Não estou dizendo que não devemos estudar inglês, muito pelo contrário, devemos estudá-lo, e muito, a vida inteira. Mas não para piorarmos o português, e sim para melhorarmos nossa comunicação com pessoas de fora e sermos capazes de entender material vindo de fora (seja para estudo ou diversão).

"Ah, mas português é difícil!". Inglês também é muito difícil, apenas de maneiras diferentes. A questão é: alguém, lá fora, já teve todo o trabalho de descobrir ou inventar palavras para serem usadas em determinado contexto para significar determinados conceitos. Se a gente simplesmente importar essas palavras, é claro que fica mais fácil! Alguém já fez o trabalho sujo. E, ao se sujar, essa pessoa aprendeu um monte de coisas: conheceu palavras novas, conheceu significados novos, descobriu novos conceitos, e acabou aprimorando a ideia que ela gostaria de passar. Ao simplesmente pegar essas palavras prontas, você acabou de 1) dificultar o entendimento para o seu interlocutor; 2) perder um monte de analogias que fundamentavam as escolhas daquelas palavras; 3) reduzir o seu próprio entendimento do assunto em relação ao que você teria de entendimento se tivesse feito esse trabalho de buscar as palavras correspondentes (ou inventá-las) na sua própria língua.

Em outras palavras, você simplesmente aproveitou muito pouco do entendimento que poderia ter tido do assunto.

Pensando em nós como um país inteiro de pessoas fazendo isso sistematicamente, como ficamos? Ficamos daquele velho e tosco jeito: uma nação que tem o costume de apenas consumir coisas prontas, imitar os outros, repetir fórmulas, não aprender as coisas direito, não inovar.

Se a gente apenas decorar as palavras do livro-texto em inglês que a gente estudou e repetir essas palavras por aí, estaremos tentando replicar um conhecimento que foi produzido em uma outra cultura. Simplesmente não funciona direito.

Nós NÃO temos a mesma cultura dos Estados Unidos da América. Nós NUNCA seremos os Estados Unidos. E isso é ÓTIMO! Porque nenhum país tem que ser igual aos outros. Nenhum país É igual aos outros. Isso é que dá graça ao mundo. Cada país fala uma língua, e isso é ÓTIMO, ao contrário do que muita gente acha. Para nós, certas coisas fazem sentido que para eles não fazem (algumas piadas, por exemplo). O inverso também é verdadeiro: um monte de ditos populares, piadas, frases conhecidas etc. que eles têm lá NÃO FAZEM O MENOR SENTIDO para a gente, nem deveriam fazer. E as palavras que eles inventam lá fazem sentido para ELES, têm fundamento para eles, têm analogias boas pra eles. Nós aqui merecemos palavras mais próximas da gente, adaptadas para a NOSSA cultura.
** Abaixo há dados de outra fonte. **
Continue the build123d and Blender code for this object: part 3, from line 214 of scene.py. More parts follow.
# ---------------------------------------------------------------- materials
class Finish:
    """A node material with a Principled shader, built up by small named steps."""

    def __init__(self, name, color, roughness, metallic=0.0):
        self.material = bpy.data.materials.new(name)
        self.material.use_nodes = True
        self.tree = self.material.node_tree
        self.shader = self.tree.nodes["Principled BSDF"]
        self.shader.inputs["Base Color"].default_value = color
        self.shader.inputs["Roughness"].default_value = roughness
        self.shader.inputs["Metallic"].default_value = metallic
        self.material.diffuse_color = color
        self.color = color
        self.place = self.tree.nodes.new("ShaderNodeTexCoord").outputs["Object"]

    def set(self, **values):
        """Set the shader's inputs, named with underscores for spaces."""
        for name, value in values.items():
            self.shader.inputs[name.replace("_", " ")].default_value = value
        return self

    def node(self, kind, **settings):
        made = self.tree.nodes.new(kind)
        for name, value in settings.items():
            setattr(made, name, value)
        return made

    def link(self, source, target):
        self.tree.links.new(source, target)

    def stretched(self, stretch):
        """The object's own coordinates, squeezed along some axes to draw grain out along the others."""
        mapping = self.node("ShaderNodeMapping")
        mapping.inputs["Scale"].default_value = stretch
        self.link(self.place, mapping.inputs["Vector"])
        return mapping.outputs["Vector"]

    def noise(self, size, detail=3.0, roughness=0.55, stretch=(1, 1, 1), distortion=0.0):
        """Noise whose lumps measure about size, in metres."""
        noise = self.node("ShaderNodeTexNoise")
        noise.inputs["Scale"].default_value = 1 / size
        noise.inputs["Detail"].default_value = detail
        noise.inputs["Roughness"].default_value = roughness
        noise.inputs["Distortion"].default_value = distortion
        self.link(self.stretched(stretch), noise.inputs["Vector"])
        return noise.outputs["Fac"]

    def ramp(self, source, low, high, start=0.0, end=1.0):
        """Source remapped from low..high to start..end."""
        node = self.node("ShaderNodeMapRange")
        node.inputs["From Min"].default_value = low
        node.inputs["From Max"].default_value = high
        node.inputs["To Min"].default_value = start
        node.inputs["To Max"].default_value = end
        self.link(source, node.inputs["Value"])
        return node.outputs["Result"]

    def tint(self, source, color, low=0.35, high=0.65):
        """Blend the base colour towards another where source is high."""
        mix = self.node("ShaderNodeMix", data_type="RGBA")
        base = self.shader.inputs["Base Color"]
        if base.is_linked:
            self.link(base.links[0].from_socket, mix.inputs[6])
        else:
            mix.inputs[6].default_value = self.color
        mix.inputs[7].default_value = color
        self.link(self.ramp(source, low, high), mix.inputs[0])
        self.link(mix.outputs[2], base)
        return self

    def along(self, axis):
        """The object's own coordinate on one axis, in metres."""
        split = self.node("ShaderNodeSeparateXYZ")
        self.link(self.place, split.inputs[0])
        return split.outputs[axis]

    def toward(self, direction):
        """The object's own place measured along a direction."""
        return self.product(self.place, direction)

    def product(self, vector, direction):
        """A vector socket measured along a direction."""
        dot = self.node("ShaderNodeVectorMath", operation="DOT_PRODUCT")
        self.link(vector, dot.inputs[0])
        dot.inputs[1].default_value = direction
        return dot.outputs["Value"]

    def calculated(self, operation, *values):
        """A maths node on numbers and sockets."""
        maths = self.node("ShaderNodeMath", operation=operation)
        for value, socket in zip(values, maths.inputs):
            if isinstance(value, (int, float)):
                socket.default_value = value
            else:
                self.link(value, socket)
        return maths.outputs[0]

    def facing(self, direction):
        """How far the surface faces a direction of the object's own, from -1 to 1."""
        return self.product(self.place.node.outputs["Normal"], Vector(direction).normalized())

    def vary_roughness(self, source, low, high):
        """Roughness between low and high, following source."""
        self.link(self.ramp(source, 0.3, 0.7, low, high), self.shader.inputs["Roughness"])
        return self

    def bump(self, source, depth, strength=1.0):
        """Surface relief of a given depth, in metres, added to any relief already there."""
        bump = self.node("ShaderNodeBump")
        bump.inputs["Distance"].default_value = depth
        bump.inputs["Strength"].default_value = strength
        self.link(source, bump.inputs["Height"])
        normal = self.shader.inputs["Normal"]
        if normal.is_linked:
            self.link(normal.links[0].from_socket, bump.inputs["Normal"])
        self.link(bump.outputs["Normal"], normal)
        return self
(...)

Traduzir um livro, um filme ou qualquer texto não é um trabalho qualquer. O tradutor, já disse o Sr. Eduardo Spohr (do Nerdcast), é um ESCRITOR. Um tradutor ESCREVE um livro. Ele não apenas traduz as palavras, nem apenas as ideias. Ele captura a ESSÊNCIA do texto e reescreve-o, adapta-o para uma outra língua, uma outra cultura. Fizeram isso na dublagem do Chaves e Chapolin. Ficou bom, não?

Fizeram isso muitas outras vezes, e em algumas vezes ficou bom, em outras não ficou - assim como tudo na vida, que tem horas em que dá certo, tem horas em que não. Com esforço e dedicação, pode ficar muito bom. Não pense que está escrito na pedra que "traduzir = ficar tosco", "inglês é melhor que português", "português é muito difícil", "escrever é chato" etc. Cuidado com verdades absolutas. Elas podem te enganar, fazendo-se parecer que são suas, e na verdade terem vindo de algum outro lugar não confiável. Forme sua própria opinião. Pense na ideia, reflita sobre o tema, observe atentamente como funciona a comunicação entre as pessoas.
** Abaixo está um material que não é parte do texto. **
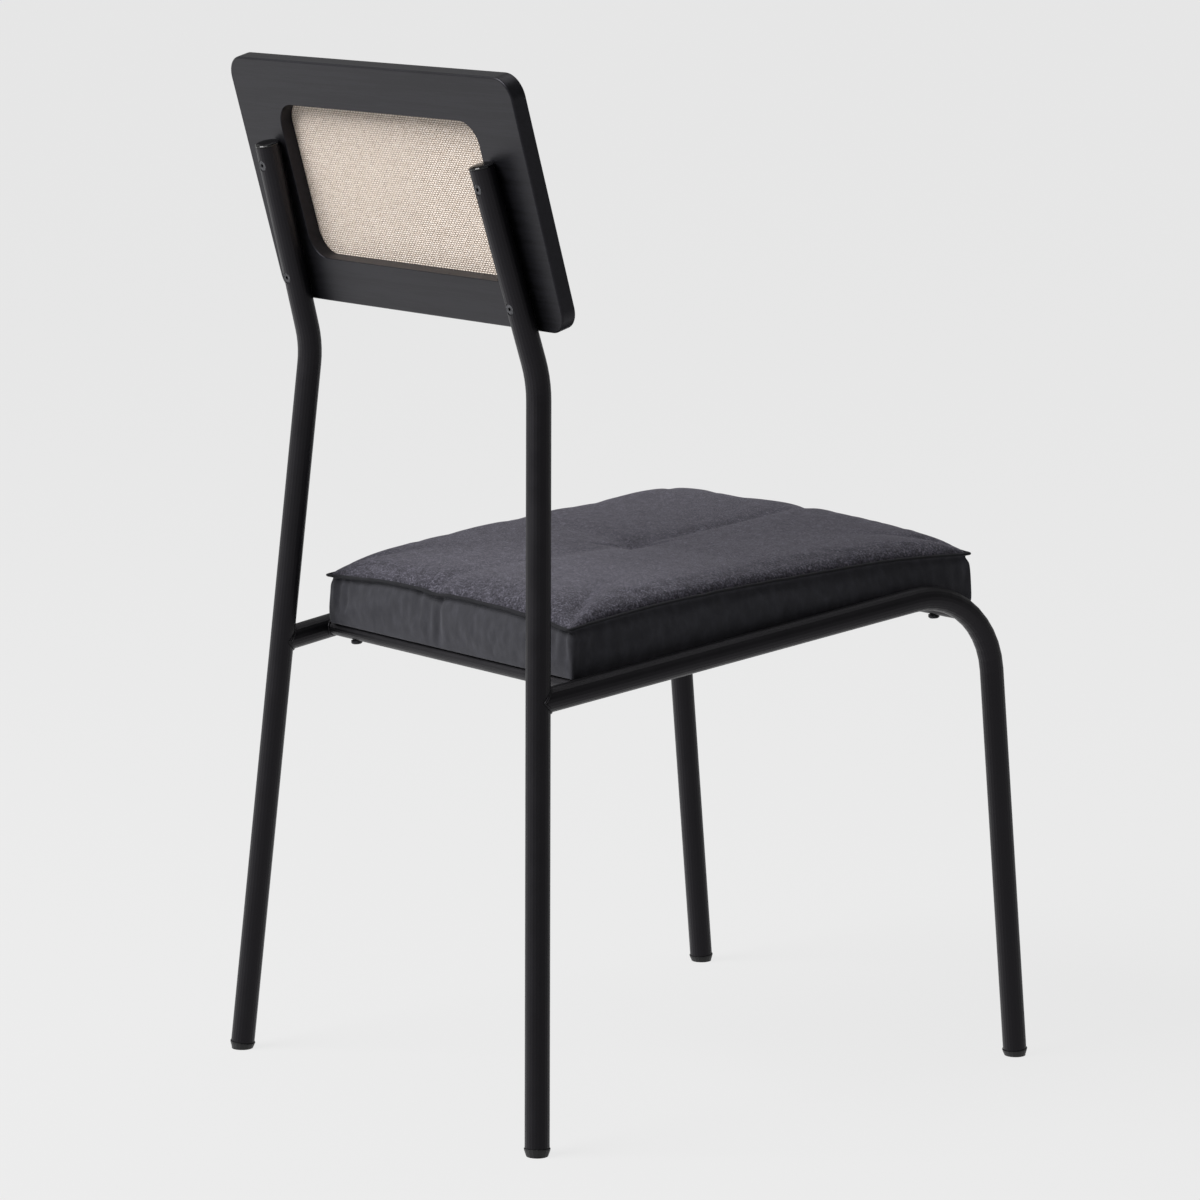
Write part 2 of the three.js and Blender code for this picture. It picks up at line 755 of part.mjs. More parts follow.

Eu NÃO estou dizendo para largarmos mão total de usar palavras em inglês, nem que devemos traduzir tudo. O que eu quero mesmo é mostrar um outro lado da questão muito pouco comentado. Quero mostrar que o "não traduzir nada, NUNCA" pode ser tão prejudicial quanto o "traduzir tudo, SEMPRE". Quero mostrar que a maioria de nós tem, em geral, uma visão meio enviesada, tendenciosa da coisa, pois poucas pessoas realmente param pra pensar de verdade no assunto. O que mais se vê são opiniões prontas sendo repetidas pra todo lado, e eu acho isso muito perigoso. A maioria das pessoas acha que tem mais é que não se preocupar nem um pouco com isso, tem que falar como quiser, fazer como quiser e pronto. E eu vejo essa visão como sendo tão problemática e extremista quanto "traduz tudo sempre, é proibido falar em inglês, isso tudo é uma vergonha nacional". E lembro também que o lance da tradução é apenas um dos muitos pontos da questão, possivelmente o mais polêmico. O assunto vai muito além, passando por áreas como Línguas, Línguística, Psicologia Cognitiva, Filosofia da Ciência etc.
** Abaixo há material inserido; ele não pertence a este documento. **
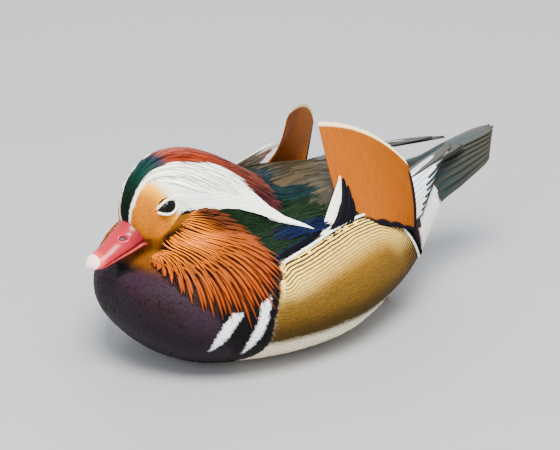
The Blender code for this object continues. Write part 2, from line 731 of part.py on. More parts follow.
def wing_feathers(skin, side, clear=0.0):
    """The covering feathers, flight feathers and white-edged plumes of one wing."""
    pieces = draped_locks(skin, SCAPULARS, (-0.8, 1.6), PLUME_THICKNESS, side, clear)
    for start, middle, tip, half in PRIMARIES:
        pieces.append(vane(start, middle, tip, half, side, 4.0, clear))
    for (x, turn), middle, tip, half in WEDGE_PLUMES:
        start = skin.point(x, turn, -0.6)
        pieces.append(vane(start, middle, tip, half, side, 2.5, clear))
    return pieces


def make_wings(parts, cutters, looks, skin):
    """Folded wings as draped pads under their feathers, and the two raised sails."""
    over_wing = Skin([cutters.objects["whole_wing"], *skin.objects], AXIS_HEIGHT)
    for side, end in ((-1, "_left"), (1, "_right")):
        wing = solid("wing" + end, *wing_pad(skin, side), parts, looks["olive"])
        join_all(wing, wing_feathers(over_wing, side), "MANIFOLD")
        keep_side(wing, (0.0, side * GAP / 2, 0.0), (0.0, side, 0.0))
        for name in ("near_body", "near_neck", "near_crest"):
            cut_away(wing, cutters.objects[name], "MANIFOLD")
        keep_largest(wing)
        near_wing = solid("near_wing" + end, *wing_pad(skin, side), cutters, grow=GAP)
        join_all(near_wing, wing_feathers(over_wing, side, GAP), "MANIFOLD")
        sail = solid("sail" + end, *sail_piece(side), parts, looks["orange"])
        for name in ("near_body", "near_wing" + end):
            cut_away(sail, cutters.objects[name], "MANIFOLD")
        keep_largest(sail)


def sail_piece(side):
    """The great orange vane: a thin surface blended between its four edges."""
    count, columns = 9, 8
    front = bend((19, -48, 74), (22, -30, 99), (25.5, -14, 130), count)
    rear = bend((68, -54, 60), (70, -51, 82), (68.6, -45, 101), count)
    top = bend((25.5, -14, 130), (50, -29, 120.5), (68.6, -45, 101), columns)
    base = bend((19, -48, 74), (44, -54, 70), (68, -54, 60), columns)
    v = np.linspace(0.0, 1.0, count)[:, None, None]
    u = np.linspace(0.0, 1.0, columns)[None, :, None]
    across = (1 - u) * front[:, None] + u * rear[:, None]
    along = (1 - v) * base[None] + v * top[None]
    corners = (1 - u) * (1 - v) * base[0] + u * (1 - v) * base[-1]
    corners = corners + (1 - u) * v * top[0] + u * v * top[-1]
    face = across + along - corners
    slope_u = np.gradient(face, axis=1)
    slope_v = np.gradient(face, axis=0)
    normal = np.cross(slope_u, slope_v)
    normal /= np.linalg.norm(normal, axis=2)[:, :, None]
    bulge = 3.0 * np.sin(math.pi * u) * np.sin(math.pi * v)
    face = face - normal * bulge
    half = 0.25 + 0.35 * (1 - v)
    points, faces = sheet(face + normal * half, face - normal * half)
    return mirrored(points, side), faces


def tail_coverts(skin):
    """The pad over the rump's end that the tail feathers spring from."""
    rows = ((101, 40, 140), (108, 6, 174), (116, -2, 182), (125, 2, 178), (132, 30, 150))
    return pad(skin, rows, 1.8, 9, sunk=1.0)


def make_tail(parts, cutters, looks, skin):
    """Tail feathers in tiers, the middle pair on top, under the coverts of the rump's end."""
    tail = solid("tail", *tail_coverts(skin), parts, looks["olive"])
    pieces = []
    for side in (-1, 1):
        for k in range(TAIL_PAIRS):
            x, turn = TAIL_START[0], TAIL_START[1] + k * TAIL_START_TURN
            start = skin.point(x, turn, 1.2)
            tip = TAIL_TIP + k * TAIL_TIP_STEP
            middle = (start + tip) / 2 + np.array([-3.0, 0.4 + 0.5 * k, 0.8 - 0.7 * k])
            pieces.append(vane(start, middle, tip, TAIL_HALF_WIDTH, side, 5.0))
    join_all(tail, pieces, "MANIFOLD")
    for name in ("near_body", "near_wing_left", "near_wing_right"):
        cut_away(tail, cutters.objects[name], "MANIFOLD")
    keep_largest(tail)


def make_legs(parts, cutters, looks):
    """Feet tucked under the rear of the belly, webs flat on the ground, toes forward."""
    near_body = cutters.objects["near_body"]
    for side, end in ((-1, "_left"), (1, "_right")):
        root = np.array([76.0, -14.0, 2.0])
        toes = ((48.0, -4.0, 1.2), (41.0, -13.0, 1.2), (47.0, -24.0, 1.2))
        pieces = []
        for tip in toes:
            path = bend(root, (root + tip) / 2 + (0, 0, 0.2), tip, 4)
            pieces.append(toe_piece(path, 2.2, 0.8, 3.6, 2.0, side))
        hind = bend(root + (2, 3, 0), root + (5, 5, -0.2), root + (9, 5, -0.8), 4)
        pieces.append(toe_piece(hind, 1.5, 0.6, 2.6, 1.4, side))
        tips = [np.array(tip) + (4.0, 0, 0) for tip in toes]
        web = mirrored([root + (3, 3, 0), *tips, root + (3, -3, 0)], side)
        pieces.append(prism(web, 0.0, 1.2))
        heel = ball(mirrored(root + (0, 0, 0.6), side), (4.0, 3.0, 2.8), 6, 8)
        foot = solid("foot" + end, *heel, parts, looks["web"])
        join_all(foot, pieces)
        keep_side(foot, (0, 0, 0), (0, 0, 1))
        near_foot = solid("near_foot" + end, *heel, cutters, grow=GAP)
        path = bend(root + (1, 0, 1), root + (8, -2, 7), root + (12, -3, 16), 7)
        outward = np.tile([0.8, 0.0, 0.6], (7, 1))
        shank = strip(path, outward, np.linspace(2.0, 4.5, 7), np.linspace(4.0, 8.0, 7), OVAL)
        leg = solid("leg" + end, mirrored(shank[0], side), shank[1], parts, looks["web"])
        cut_away(leg, near_foot)
        cut_away(leg, near_body)
        keep_largest(leg)
        cut_away(foot, near_body)
        keep_largest(foot)


def toe_piece(path, half_root, half_tip, thick_root, thick_tip, side):
    upward = np.tile([0.0, 0.0, 1.0], (len(path), 1))
    count = len(path)
    toe = strip(path, upward, np.linspace(half_root, half_tip, count),
                np.linspace(thick_root, thick_tip, count), PLATE)
    return floored(mirrored(toe[0], side)), toe[1]


def floored(points):
    """Points with none lower than the ground."""
    return np.column_stack([points[:, 0], points[:, 1], np.maximum(points[:, 2], 0.0)])


def prism(outline, low, high):
    """An upright slab on a flat outline."""
    count = len(outline)
    points = [(p[0], p[1], low) for p in outline] + [(p[0], p[1], high) for p in outline]
    faces = [tuple(range(count)), tuple(range(2 * count - 1, count - 1, -1))]
    faces += [(k, (k + 1) % count, count + (k + 1) % count, count + k) for k in range(count)]
    return points, faces


def build():
    clear_scene()
    parts = bpy.data.collections.new("mandarin_duck")
    cutters = bpy.data.collections.new("clearances")
    for group in (parts, cutters):
        bpy.context.scene.collection.children.link(group)
    looks = {
        "maroon": material("maroon_breast", (0.11, 0.03, 0.06), 0.55),
        "olive": material("olive_feathers", (0.16, 0.13, 0.07), 0.6),
        "white": material("white_down", (0.85, 0.83, 0.78), 0.75),
        "buff": material("buff_flank", (0.62, 0.44, 0.16), 0.65),
        "green": material("green_neck", (0.01, 0.12, 0.09), 0.45),
        "rust": material("rust_hackles", (0.62, 0.2, 0.05), 0.6),
        "orange": material("orange_sail", (0.7, 0.3, 0.07), 0.6),
        "coral": material("coral_bill", (0.72, 0.1, 0.09), 0.35),
        "nail": material("pale_nail", (0.85, 0.7, 0.66), 0.35),
        "eye": material("dark_eye", (0.01, 0.008, 0.006), 0.05),
        "web": material("ochre_foot", (0.6, 0.32, 0.08), 0.5),
    }
    body_shape = closed_loft(body_rings(BODY_RINGS, BODY_SIDES))
    head_shape = closed_loft(tilted_rings(HEAD_STATIONS, HEAD_RINGS, HEAD_SIDES))
    solid("near_body", *body_shape, cutters, grow=GAP)
    whole_head = solid("whole_head", *head_shape, cutters)
    whole_body = solid("whole_body", *body_shape, cutters)
    skin = Skin([whole_body, whole_head], AXIS_HEIGHT)
    solid("whole_wing", *wing_pad(skin, -1), cutters)
    make_body(parts, looks)
    make_neck(parts, cutters, looks, skin)
    make_head(parts, cutters, looks, skin)
    make_bill(parts, cutters, looks)
    make_wings(parts, cutters, looks, skin)
    make_tail(parts, cutters, looks, skin)
    make_legs(parts, cutters, looks)
    for cutter in cutters.objects:
        cutter.hide_render = True
        cutter.display_type = "WIRE"
    for made in parts.objects:
        made.data.shade_smooth()
        made.data.set_sharp_from_angle(angle=math.radians(35))


build()
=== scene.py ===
"""A mandarin duck drake at life size, afloat with its neck drawn in, dressed over its solids.

The bird looks along -X, its left side is towards -Y and the floor is Z = 0.  Shapes are worked
out in millimetres and put into metres where a mesh is made.
"""

import math
import bpy
import numpy as np
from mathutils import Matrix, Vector
from mathutils.bvhtree import BVHTree


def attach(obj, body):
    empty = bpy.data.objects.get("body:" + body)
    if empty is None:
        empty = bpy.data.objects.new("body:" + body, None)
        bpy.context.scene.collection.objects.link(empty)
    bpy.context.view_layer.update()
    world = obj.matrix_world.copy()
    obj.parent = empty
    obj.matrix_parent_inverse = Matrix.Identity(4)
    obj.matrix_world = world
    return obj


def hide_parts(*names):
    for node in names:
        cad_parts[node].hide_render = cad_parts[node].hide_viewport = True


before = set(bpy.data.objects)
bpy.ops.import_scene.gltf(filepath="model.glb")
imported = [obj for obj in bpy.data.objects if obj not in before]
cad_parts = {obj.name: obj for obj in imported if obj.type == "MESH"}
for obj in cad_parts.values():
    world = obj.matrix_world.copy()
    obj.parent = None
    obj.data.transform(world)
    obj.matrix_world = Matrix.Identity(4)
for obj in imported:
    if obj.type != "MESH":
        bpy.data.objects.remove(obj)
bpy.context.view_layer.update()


# Floor, daylight and camera.  A plain pale sheet runs out past every view, a wide soft lamp
# hangs over the bird's left shoulder, and the camera looks down on its left front.
def srgb(red, green, blue):
    """Base colour that the picture shows as this screen colour in full light.  The film curve
    is undone: the channels are mixed, raised along the curve's slope, unmixed and divided by
    the light that falls on the bird."""
    mixing = np.array([[0.691, 0.239, 0.070], [0.084, 0.841, 0.075], [0.092, 0.186, 0.722]])
    unmixing = np.array([[1.563, -0.472, -0.091], [-0.169, 1.409, -0.240],
                         [-0.119, -0.248, 1.367]])
    v = mixing @ (np.array([red, green, blue], float) / 255.0)
    light = np.exp(-2.973 + 6.356 * v - 9.740 * v**2 + 9.012 * v**3) * v**0.656
    base = unmixing @ light / 3.1
    return np.clip(base / max(1.0, base.max() / 0.92), 0.002, 0.92)


floor_mesh = bpy.data.meshes.new("floor")
floor_mesh.from_pydata([(-9, -9, 0), (9, -9, 0), (9, 9, 0), (-9, 9, 0)], [], [(0, 1, 2, 3)])
floor = bpy.data.objects.new("floor", floor_mesh)
bpy.context.scene.collection.objects.link(floor)
floor_look = bpy.data.materials.new("pale_floor")
floor_look.use_nodes = True
floor_shader = floor_look.node_tree.nodes["Principled BSDF"]
floor_shader.inputs["Base Color"].default_value = (0.31, 0.31, 0.317, 1.0)
floor_shader.inputs["Roughness"].default_value = 0.85
floor_mesh.materials.append(floor_look)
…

Como leitura extra, recomendo (principalmente aos computeiros) o texto Tradução de Textos de Computação e Informática para o Português. É de um professor da USP chamado Fábio Kon. Ele discute brevemente a questão e sugere algumas traduções interessantes. Eu discordo de algumas ideias dele (por exemplo a questão da palavra site), mas achei algumas coisas muito da hora, por exemplo a ideia do complexo de inferioridade e a tradução correta para a palavra assume (supor, considerar - acrescento ainda: presumir -, e não assumir, que tem outro significado. A palavra assume é um falso cognato).